25.             Madam Speaker, I have worked closely with our Home Team officers for some three years. I have met and talked with many of our officers on the ground, to understand the work that they do, and what they need to carry out their duties better. I appreciate the good work of our officers. They have a good record in ensuring the safety and security of Singapore and Singaporeans. Our overall crime rate is at its lowest in 30 years. The number of immigration offenders arrested has been declining since 2001, and is less than half of what it was 5 years ago.

26.            I have made it clear to the Heads of all our Home Team agencies and departments that when officers perform well, I will recognise their good work and commend them publicly. If they act professionally and discharge their duties properly and to the best of their abilities, but the outcome does not turn out so good, I will speak for them and support them publicly – for this is the difficult and challenging nature of the job that our Home Team officers are called upon to do, and we all need to support and encourage them.

27.          However, if they have not discharged their duties properly and have fallen short of the required performance standards, as some officers have done in this episode, I will hold them accountable and where warranted, admonish and discipline them. Acknowledging mistakes allows our officers and our organisations to learn and improve.

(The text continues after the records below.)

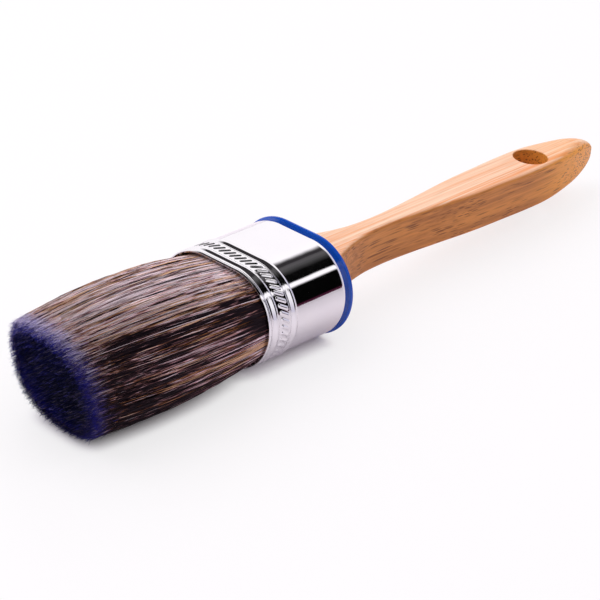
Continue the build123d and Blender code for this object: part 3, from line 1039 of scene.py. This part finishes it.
def makeWorld():
    world = bpy.data.worlds.new("studioWorld")
    bpy.context.scene.world = world
    world.use_nodes = True
    tree = world.node_tree
    tree.nodes.clear()
    rays = put(tree, "LightPath").outputs
    direction = put(tree, "TexCoord").outputs["Generated"]
    mirrored = put(tree, "Background", {0: reflectedRoom(tree, direction), 1: studio["reflected"]})
    toward = dot(tree, direction, studio["skyPlace"])
    sky = remap(tree, toward, -0.6, 0.8, studio["nearSky"], 1.0, smooth=True)
    plain = put(tree, "Background", {0: sky, 1: studio["skyLight"]})
    shown = put(tree, "Background", {0: (1.0, 1.0, 1.0, 1), 1: 1.0})
    shiny = maths(tree, "MAXIMUM", rays["Is Glossy Ray"], rays["Is Transmission Ray"])
    first = put(tree, "MixShader", {0: shiny, 1: plain.outputs[0], 2: mirrored.outputs[0]})
    second = put(tree, "MixShader", {0: rays["Is Camera Ray"], 1: first.outputs[0], 2: shown.outputs[0]})
    put(tree, "OutputWorld", {0: second.outputs[0]})


def makeLight(name, power, place, size):
    lamp = bpy.data.lights.new(name, "AREA")
    lamp.shape, lamp.energy = "RECTANGLE", power
    lamp.size, lamp.size_y = size
    light = bpy.data.objects.new(name, lamp)
    bpy.context.scene.collection.objects.link(light)
    light.location = place
    aim = Vector(studio["aim"]) - light.location
    light.rotation_euler = aim.to_track_quat("-Z", "Y").to_euler()
    light.visible_glossy = False


photoView = {
    "turn": 39.495, "rise": 27.359, "roll": 5.598, "distance": 776.01,
    "aim": (-30.94, -27.41, 12.44), "focal": 157.73,
}


def makeCamera():
    turn, rise, roll = (math.radians(photoView[k]) for k in ("turn", "rise", "roll"))
    level = -math.cos(rise)
    back = Vector((level * math.cos(turn), level * math.sin(turn), math.sin(rise)))
    aim = Vector(photoView["aim"]) + Vector((collarBackX, 0, axisZ))
    right = (-back).cross(Vector((0, 0, 1))).normalized()
    up = right.cross(-back)
    across = math.cos(roll) * right + math.sin(roll) * up
    above = math.cos(roll) * up - math.sin(roll) * right
    data = bpy.data.cameras.new("photoCamera")
    data.sensor_width, data.lens = 36.0, photoView["focal"]
    data.clip_start, data.clip_end = 0.01, 20.0
    camera = bpy.data.objects.new("photoCamera", data)
    bpy.context.scene.collection.objects.link(camera)
    place = Matrix.Translation((aim + back * photoView["distance"]) * mm)
    camera.matrix_world = place @ Matrix((across, above, back)).transposed().to_4x4()
    bpy.context.scene.camera = camera


makeFloor()
makeWorld()
makeLight("topSoftbox", studio["lamp"], studio["lampPlace"], studio["lampSize"])
makeLight("nearStrip", studio["strip"], studio["stripPlace"], studio["stripSize"])
makeCamera()
bpy.context.scene.view_settings.view_transform = "Standard"
print("studio set")
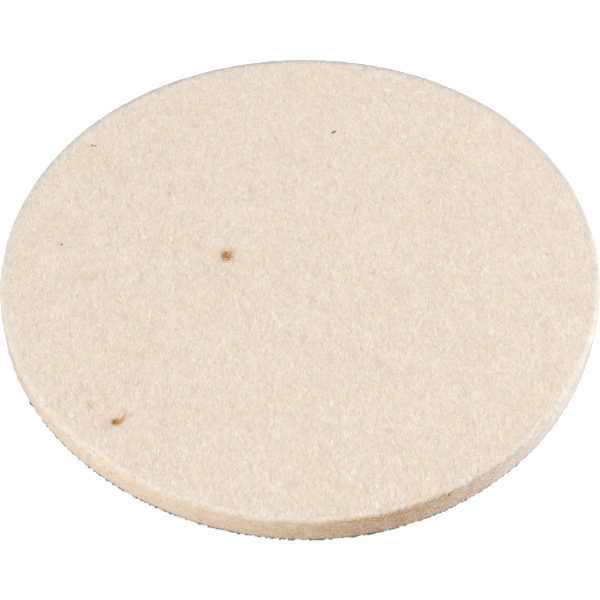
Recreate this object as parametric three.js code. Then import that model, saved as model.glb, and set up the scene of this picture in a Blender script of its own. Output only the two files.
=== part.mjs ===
// A felt polishing wheel for a hook-faced backing pad. It is a round slab of pressed wool felt, bonded by a thin
// hot-melt film to a knitted fabric, whose brushed loops take hold of the pad's hooks. It has no hole and no hub.
// Millimetres, +Z up. The origin is the centre of the back face, and the working face looks up.
import * as THREE from "three";

// Driving dimensions
const WHEEL_DIAMETER = 125;
const FELT_THICKNESS = 6;
const FILM_THICKNESS = 0.1;
const KNIT_THICKNESS = 0.25;
const PILE_HEIGHT = 0.35;

// The felt relaxes after cutting, so the edge of its working face is softly rounded.
const WORKING_EDGE_RADIUS = 0.9;

// The fabric is cut a little inside the felt, and the film melts back from the fabric's edge.
const FABRIC_SETBACK = 0.2;
const FILM_SETBACK = 0.6;

// How finely the round shapes are cut into flat faces
const TURN_SEGMENTS = 96;
const EDGE_SEGMENTS = 4;

const FELT_RADIUS = WHEEL_DIAMETER / 2;
const QUARTER_TURN = Math.PI / 2;

const woolFelt = new THREE.MeshStandardMaterial({ color: 0xebdecb, roughness: 0.95, metalness: 0 });
const hotMeltFilm = new THREE.MeshStandardMaterial({ color: 0xd9d4c4, roughness: 0.45, metalness: 0 });
const knitYarn = new THREE.MeshStandardMaterial({ color: 0x88817b, roughness: 0.85, metalness: 0 });
const loopYarn = new THREE.MeshStandardMaterial({ color: 0x9a928a, roughness: 0.8, metalness: 0 });

// Half of a layer's cross-section, from the axis at its bottom to the axis at its top.
function layerProfile(radius, thickness, topEdgeRadius) {
  const points = [new THREE.Vector2(0, 0), new THREE.Vector2(radius, 0)];
  if (topEdgeRadius > 0) {
    for (let step = 0; step <= EDGE_SEGMENTS; step++) {
      const angle = (QUARTER_TURN * step) / EDGE_SEGMENTS;
      const across = radius - topEdgeRadius * (1 - Math.cos(angle));
      const up = thickness - topEdgeRadius * (1 - Math.sin(angle));
      points.push(new THREE.Vector2(across, up));
    }
  } else {
    points.push(new THREE.Vector2(radius, thickness));
  }
  points.push(new THREE.Vector2(0, thickness));
  return points;
}

// A round layer whose underside lies at height bottom.
function roundLayer({ name, radius, bottom, thickness, topEdgeRadius = 0, material }) {
  const geometry = new THREE.LatheGeometry(layerProfile(radius, thickness, topEdgeRadius), TURN_SEGMENTS);
  geometry.rotateX(QUARTER_TURN);
  const mesh = new THREE.Mesh(geometry, material);
  mesh.name = name;
  mesh.position.z = bottom;
  return mesh;
}

// The knitted fabric on the back: its loops below and its flat ground above, which the film holds.
function makeLoopFabric() {
  const fabric = new THREE.Group();
  const radius = FELT_RADIUS - FABRIC_SETBACK;
  fabric.add(
    roundLayer({ name: "loop_pile", radius, bottom: 0, thickness: PILE_HEIGHT, material: loopYarn }),
    roundLayer({
      name: "backing_knit",
      radius,
      bottom: PILE_HEIGHT,
      thickness: KNIT_THICKNESS,
      material: knitYarn,
    }),
  );
  return fabric;
}

function makeFilm() {
  return roundLayer({
    name: "adhesive_film",
    radius: FELT_RADIUS - FILM_SETBACK,
    bottom: PILE_HEIGHT + KNIT_THICKNESS,
    thickness: FILM_THICKNESS,
    material: hotMeltFilm,
  });
}

function makeFelt() {
  return roundLayer({
    name: "felt_body",
    radius: FELT_RADIUS,
    bottom: PILE_HEIGHT + KNIT_THICKNESS + FILM_THICKNESS,
    thickness: FELT_THICKNESS,
    topEdgeRadius: WORKING_EDGE_RADIUS,
    material: woolFelt,
  });
}

const wheel = new THREE.Group();
wheel.add(makeLoopFabric(), makeFilm(), makeFelt());

export default wheel;
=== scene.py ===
"""The looks of a felt polishing wheel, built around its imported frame.

Metres, +Z up, with the working face looking up.
"""

import math

import bpy
import numpy as np
from mathutils import Matrix, Vector


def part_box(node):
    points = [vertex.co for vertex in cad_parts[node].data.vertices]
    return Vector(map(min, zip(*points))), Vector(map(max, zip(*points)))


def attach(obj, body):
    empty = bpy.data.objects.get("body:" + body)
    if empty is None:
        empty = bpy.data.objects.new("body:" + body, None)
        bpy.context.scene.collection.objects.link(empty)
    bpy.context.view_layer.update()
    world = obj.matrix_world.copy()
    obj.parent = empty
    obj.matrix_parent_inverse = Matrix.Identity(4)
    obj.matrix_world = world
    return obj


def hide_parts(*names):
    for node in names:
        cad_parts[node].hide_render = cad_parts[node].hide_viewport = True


MM = 0.001
TURN = 2 * math.pi

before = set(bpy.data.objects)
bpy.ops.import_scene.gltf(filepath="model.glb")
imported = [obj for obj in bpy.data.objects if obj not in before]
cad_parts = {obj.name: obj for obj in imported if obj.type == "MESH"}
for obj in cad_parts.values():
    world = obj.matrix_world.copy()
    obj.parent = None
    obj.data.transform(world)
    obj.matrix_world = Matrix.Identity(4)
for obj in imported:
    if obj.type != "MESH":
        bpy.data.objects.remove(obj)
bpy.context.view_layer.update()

# The places of the layers, from the frame
FELT_LOW, FELT_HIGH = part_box("felt_body")
KNIT_LOW, KNIT_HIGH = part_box("backing_knit")
RADIUS = FELT_HIGH.x
FELT_BOTTOM = FELT_LOW.z
FELT_TOP = FELT_HIGH.z
KNIT_BOTTOM = KNIT_LOW.z
KNIT_TOP = KNIT_HIGH.z
FABRIC_SETBACK = RADIUS - KNIT_HIGH.x

# The soft upper edge of the felt, and the spacing of its mesh's points
EDGE_RADIUS = 0.95 * MM
MESH_STEP = 0.43 * MM
INNER_POINTS = 27  # in the underside's smallest ring
RIM_POINTS = INNER_POINTS * 32

# Most wool fibres lie near the way that the web was carded, about along Y, and the rest lie every way
GRAIN = math.radians(93)
GRAIN_SPREAD = math.radians(25)
GRAIN_SHARE = 0.82

# How far the matted fibres stand proud on the face and the side, and how far the face rises and falls
TOP_RELIEF = 0.02 * MM
WALL_RELIEF = 0.025 * MM
UNDULATION = 0.012 * MM

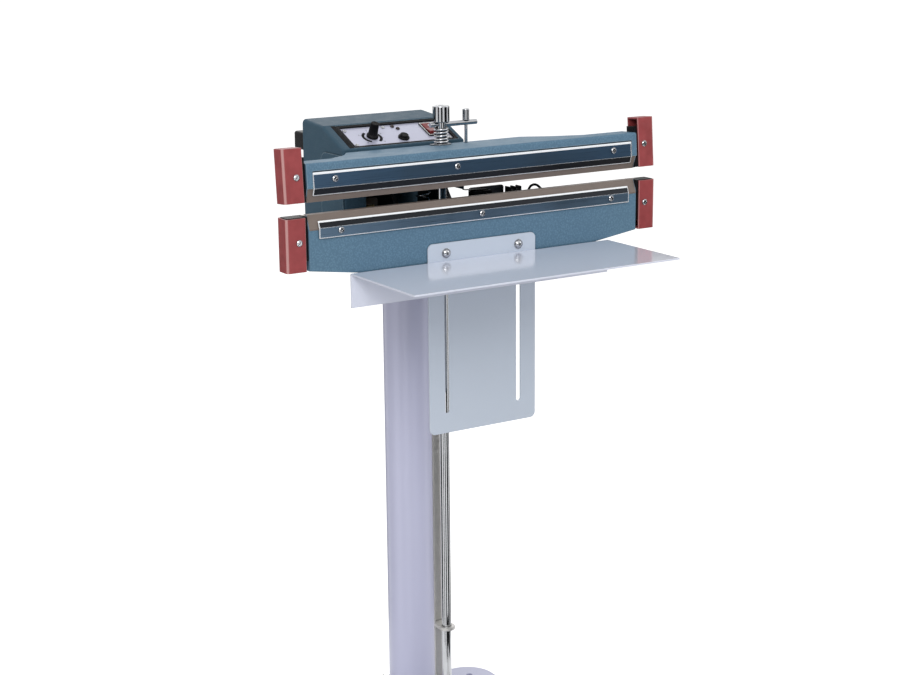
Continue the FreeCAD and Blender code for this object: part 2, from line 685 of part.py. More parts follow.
def build_hinge():
    """Hinge shaft and the clips on both shafts."""
    outside = size.cheek_inner + size.cheek_thick
    shaft = grooved_shaft("hinge_shaft_body", size.shaft_radius, outside)
    shaft.Placement.Base = Vector(0, size.pivot_back, size.pivot_rise)
    node("hinge_shaft", shaft, HEAD)

    def clip(radius):
        thick = CLIP_GROOVE - 0.2
        inner = radius - CLIP_GRIP + size.fit_gap
        ring = Part.makeCylinder(radius + 3, thick).cut(Part.makeCylinder(inner, thick))
        mouth = Part.makeBox(radius * 1.2, 2 * radius + 8, thick, Vector(-radius * 0.6, 0, 0))
        return ring.cut(mouth)

    y = size.pivot_back - size.reach
    z = size.pivot_rise + size.seal_height
    hinge_x = outside + 0.1
    pedal_x = PEDAL_EAR_OUT + 0.1
    group = doc.addObject("Part::Compound", "clip_group")
    group.Links = [
        spots("hinge_clips", clip(size.shaft_radius), [((hinge_x, y, z), (1, 0, 0)), ((-hinge_x, y, z), (-1, 0, 0))]),
        spots("pedal_clips", clip(size.pedal_shaft_radius), [
            ((pedal_x, size.pedal_pivot_back, size.pedal_pivot_height), (1, 0, 0)),
            ((-pedal_x, size.pedal_pivot_back, size.pedal_pivot_height), (-1, 0, 0)),
        ]),
    ]
    node("shaft_clips", group, FLOOR)


# Jaws: what the upper and lower one share. Depth is counted from the sealing plane.

def level(side, depth):
    """Height in the jaw's own frame of a depth below (side -1) or above (side +1) the seal."""
    return -depth if side < 0 else size.close_gap + depth


def flip(side, points):
    """(y, depth) points as (y, z) points of one jaw, ordered so that 'left' is outwards."""
    path = [(y, level(side, depth)) for y, depth in points]
    return path if side < 0 else path[::-1]


def face_path(start, end):
    """The casting's front from one depth to another, round the slanted edge."""
    return [(0, end), (0, size.slant_height), (slant_y(start), start)]


def slant_y(depth):
    """Where the slanted edge lies at a depth."""
    rise = size.slant_height - size.tape_thick
    return size.slant_depth * (size.slant_height - depth) / rise


def strip_screws(side):
    """Screws through the clamp strip."""
    end = strip_half(side)
    depth = 20 if side < 0 else 25
    middle = 0 if side < 0 else -33
    face = -size.tape_thick - size.strip_thick
    return [((x, face, level(side, depth)), (0, -1, 0)) for x in (-end + 28, middle, end - 28)]


def strip_half(side):
    """Half length of a clamp strip."""
    return size.jaw_length / 2 - (size.strip_inset_low if side < 0 else size.strip_inset_up)


def cap_screws(side):
    """One screw through each end cap's front."""
    x = size.jaw_length / 2 + size.cap_gap + size.cap_length * 0.35
    return [((way * x, CAP_FRONT, level(side, 30)), (0, -1, 0)) for way in (-1, 1)]


CAP_FRONT = -1


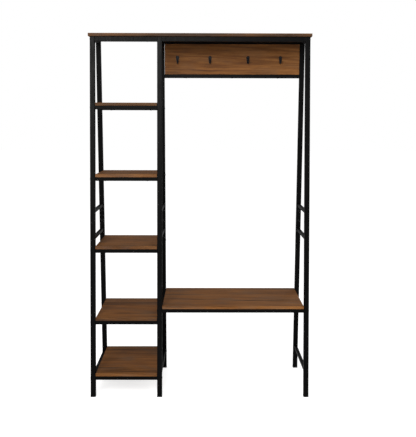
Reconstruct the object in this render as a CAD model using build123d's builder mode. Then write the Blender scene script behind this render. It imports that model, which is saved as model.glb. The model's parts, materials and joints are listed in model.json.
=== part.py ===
from build123d import *

import os
from math import atan, cos, sin
from typing import NamedTuple

os.makedirs("parts", exist_ok=True)

# A hall tree: three A-shaped side frames of square steel tube carry a narrow stack of five
# shelves on the left, a bench seat on the right, one top board and a panel with four hooks.
# Millimetres. +X is right, +Y runs from front to rear, +Z is up. The origin is on the floor,
# under the middle of the object.

# Driving dimensions
overall_height = 1829.0
floor_depth = 457.0  # over the outer faces of the legs, at the floor
top_depth = 223.0  # the same under the top board
left_frame_x = -539.5  # centre planes of the three side frames
middle_frame_x = -203.0
right_frame_x = 539.5
board_thickness = 15.0
top_overhang_side = 8.0
top_overhang_front = 9.0
shelf_tops = [1484.0, 1126.0, 764.0, 402.0, 120.0]
seat_top = 462.0
panel_bottom = 1640.0
frame_joint_height = 880.0  # where the upper and lower sections of each side frame meet
hook_height = 1716.0  # middle of a hook's plate
first_hook_from_leg = 69.5
hook_pair_spacing = 172.0
hook_middle_spacing = 201.0

# Square tubes
leg_size = 25.0
rail_size = 19.0
cross_size = 16.0
tube_wall = 1.2
leg_corner = 2.4
rail_corner = 1.8
bore_corner = 0.8

# Cross tubes of a side frame, by the height of their undersides
upper_cross_height = 927.0
lower_cross_height = 792.0
bottom_cross_under_shelf = shelf_tops[-1] - board_thickness - cross_size
bottom_cross_beside_seat = 118.0

# Fits and small parts
board_gap = 1.0
panel_gap = 1.5
edge_break = 0.8
section_gap = 0.6
cap_height = 5.0
cap_size = 26.0
cap_plug_height = 20.0
cap_round = 1.5
plug_clearance = 0.2
connector_length = 90.0
connector_wall = 2.0
connector_screw_offset = 27.0
nut_length = 18.0
bolt_radius = 3.0
bolt_clearance = 0.2
bolt_head_radius = 5.5
bolt_head_height = 1.4
socket_radius = 2.0
socket_depth = 1.0
connector_screw_radius = 2.5
connector_screw_length = 7.0
wood_screw_radius = 2.0
wood_screw_head_radius = 3.8
wood_screw_head_height = 1.2
wood_screw_bite = 10.0
head_clearance = 0.5
screw_inset_share = 0.16
slot_width = 0.9
slot_depth = 0.6
head_taper = 22.0

# Coat hooks
hook_plate_thickness = 2.5
hook_plate_top_radius = 8.5
hook_plate_bottom_radius = 5.0
hook_plate_top_centre = 12.0
hook_plate_bottom_centre = -15.5
hook_wire_radius = 3.0
hook_tip_radius = 4.2
hook_bend_radius = 5.0
hook_screw_radius = 1.5
hook_screw_head_radius = 3.2
hook_screw_head_height = 1.6
hook_screw_length = 14.0
hook_screw_heights = [13.0, 3.0]

top_underside = overall_height - board_thickness
lean_slope = (floor_depth - top_depth) / 2 / top_underside
lean = atan(lean_slope)
leg_bore = leg_size - 2 * tube_wall
frames = {"left": left_frame_x, "middle": middle_frame_x, "right": right_frame_x}
sides = {"front": -1, "rear": 1}


def outer_face_y(z):
    """Distance from the middle plane to the outer face of a leg at height z."""
    return floor_depth / 2 - z * lean_slope


def leg_centre_y(z):
    """The same for the centre line of a leg."""
    return outer_face_y(z) - leg_size / 2 / cos(lean)


def leg_plane(frame_x, side, z):
    """A plane across a leg at height z, with its normal up along the leg."""
    return Plane(
        origin=(frame_x, side * leg_centre_y(z), z),
        x_dir=(1, 0, 0),
        z_dir=(0, -side * sin(lean), cos(lean)),
    )


def leg_inner_face(frame_x, side, z):
    """The leg's face that looks at the other leg of its frame, at height z."""
    centre_plane = Plane(
        origin=(frame_x, side * leg_centre_y(z), z),
        x_dir=(1, 0, 0),
        z_dir=(0, -side * cos(lean), -sin(lean)),
    )
    return centre_plane.offset(leg_size / 2)


def save(piece, name):
    """Labels a finished piece and writes its file."""
    piece.part.label = name
    export_step(piece.part, f"parts/{name}.step")


# Rails run along X between two side frames, and are bolted through the legs


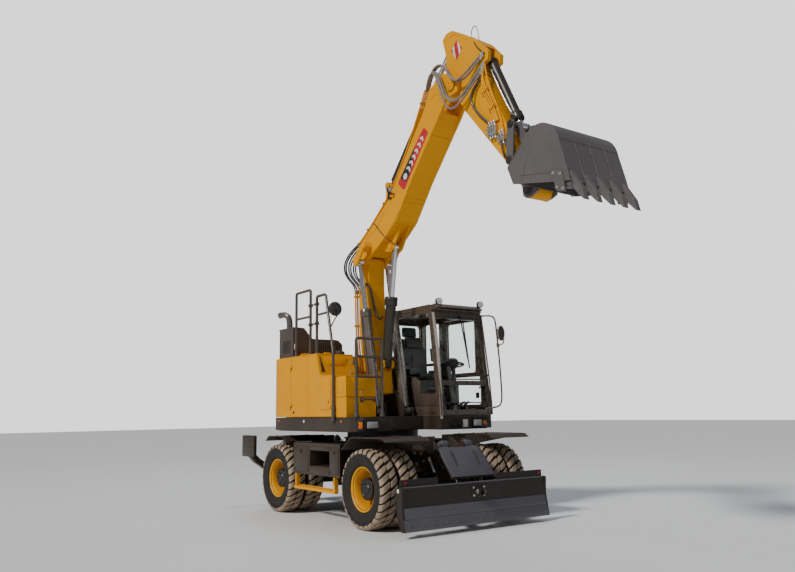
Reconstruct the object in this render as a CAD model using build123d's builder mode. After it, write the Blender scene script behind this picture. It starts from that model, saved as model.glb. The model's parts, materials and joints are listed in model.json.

28.           Madam Speaker, when Home Team officers report for duty, when they put on their uniforms, they carry a heavy responsibility. The duties they discharge, the decisions they make every day can have immediate and serious consequences on the safety and security of their fellow Singaporeans and Singapore. We all depend on them and place our trust in them to do their duty well. And this is a trust that has to be earned in all that our officers do, every day.